Science Improving Nature

Big changes come on little cat feet to envelop us. Then we forget what life was like before. Polio, the scourge of childhood, disappeared like many other afflictions nobody much remembers. Most American kids don’t get cavities any more – amazing to those of us old enough to recall one cavity per dental visit was a great result. Change often comes in little packages, but it is compounding* and that makes a difference.

One recent great event that happened without our notice is biotechnology. If you are wondering whether you should use biotech products, forget it. I said happened, not happening. Almost all of you have eaten biotech foods, probably today. The cotton in your t-shirt was probably grown with the help of biotech. If you buy a new house you will be living in a partially bioengineered structure. Biotechnology will revolutionize the manufacture of medicines, the production of energy and the preservation of the environment.We have been cultivating biotech crops commercially for about ten years now. 400 million hectares (hectare = 2.47 acres) of genetically enhanced biotech crops have been grown. Farmers are adopting biotech crops faster than any crop varieties in the history of agriculture. Since their introduction in 1996, genetically enhanced biotech crop use has grown at a rate of more than 10% per year. In 2004 it was up to around 20%. The main crops carrying biotech genes are soybean (56%), maize (14%), cotton (28%), and canola (19%). Percentages are of the worldwide acreage for these crops. In the U.S., biotech soybean (herbicide resistant), maize (herbicide and insect resistant), and cotton (herbicide and insect resistant) account respectively for approximately 85%, 75%, and 45% of total acreage. 
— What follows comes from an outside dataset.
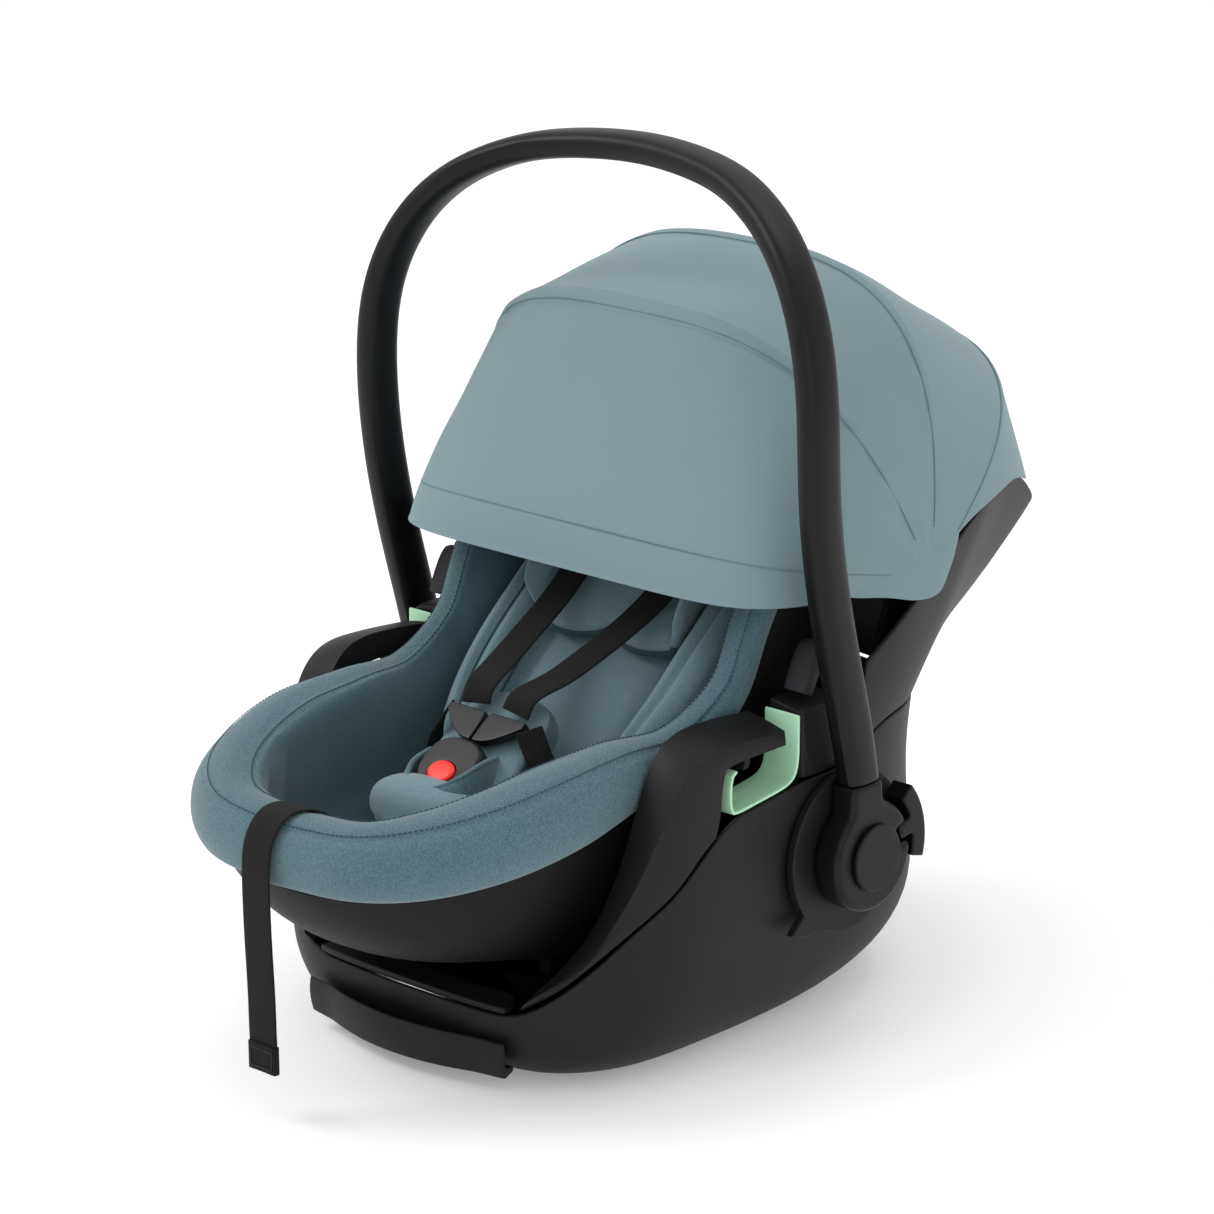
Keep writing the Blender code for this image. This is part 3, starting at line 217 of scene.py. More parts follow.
def buildMelangeGroup():
    group, start, end = newGroup(
        "melange weave",
        (("Dark", "NodeSocketColor", (0, 0, 0, 1)), ("Light", "NodeSocketColor", (1, 1, 1, 1)),
         ("Speckle Scale", "NodeSocketFloat", 700.0), ("Thread Scale", "NodeSocketFloat", 1500.0),
         ("Contrast", "NodeSocketFloat", 1.0)),
        (("Color", "NodeSocketColor"), ("Height", "NodeSocketFloat"), ("Roughness", "NodeSocketFloat")))
    place = addNode(group, "ShaderNodeTexCoord", {}).outputs["Object"]
    speckle = addNode(group, "ShaderNodeTexNoise", {"Vector": place, "Scale": start.outputs["Speckle Scale"]},
                      in_Detail=2.0, in_Roughness=0.7)
    stretch = addNode(group, "ShaderNodeMapping", {"Vector": place}, in_Scale=(1.0, 0.35, 1.0))
    thread = addNode(group, "ShaderNodeTexNoise", {"Vector": stretch.outputs["Vector"],
                                                   "Scale": start.outputs["Thread Scale"]}, in_Detail=1.0)
    cloud = addNode(group, "ShaderNodeTexNoise", {"Vector": place}, in_Scale=9.0, in_Detail=2.0)
    both = mathNode(group, "ADD", speckle.outputs["Fac"], thread.outputs["Fac"])
    centred = mathNode(group, "SUBTRACT", both, 1.0)
    strong = mathNode(group, "MULTIPLY", centred, start.outputs["Contrast"])
    drift = mathNode(group, "MULTIPLY_ADD", cloud.outputs["Fac"], 0.30, 0.35)
    share = mathNode(group, "ADD", strong, drift, clamp=True)
    colour = colourMix(group, share, start.outputs["Dark"], start.outputs["Light"])
    group.links.new(colour, end.inputs["Color"])
    group.links.new(both, end.inputs["Height"])
    group.links.new(mathNode(group, "MULTIPLY_ADD", share, 0.12, 0.80), end.inputs["Roughness"])
    return group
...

Want renewable energy? We can talk about wind, solar AND biotech. Advances in biotechnology have enabled the production of large amounts of inexpensive cellulases that convert cellulose to simple sugars that that can be fermented into fuels such as ethanol. Biotechnology could enhance biomass yield density, improve processing of biomass feedstock and decrease the need for water, fertilizer, and pesticides. In other words, we can literally turn garbage into gasoline substitute.

This is really nothing new. We have been altering plants and animals since before we were fully evolved humans. But biotech can do it faster and with fewer unplanned side effects. We can use less fertilizer, less pesticide and we can do it with less work. Read the story of wheat.

A big innovation comes on little cat feet. It sits looking over our lives on silent haunches and then moves on (with apologies to Carl Sandburg). When it’s over we just think that is how it always was. But we are better off.

* Albert Einstein called compound interest the most powerful force in the universe.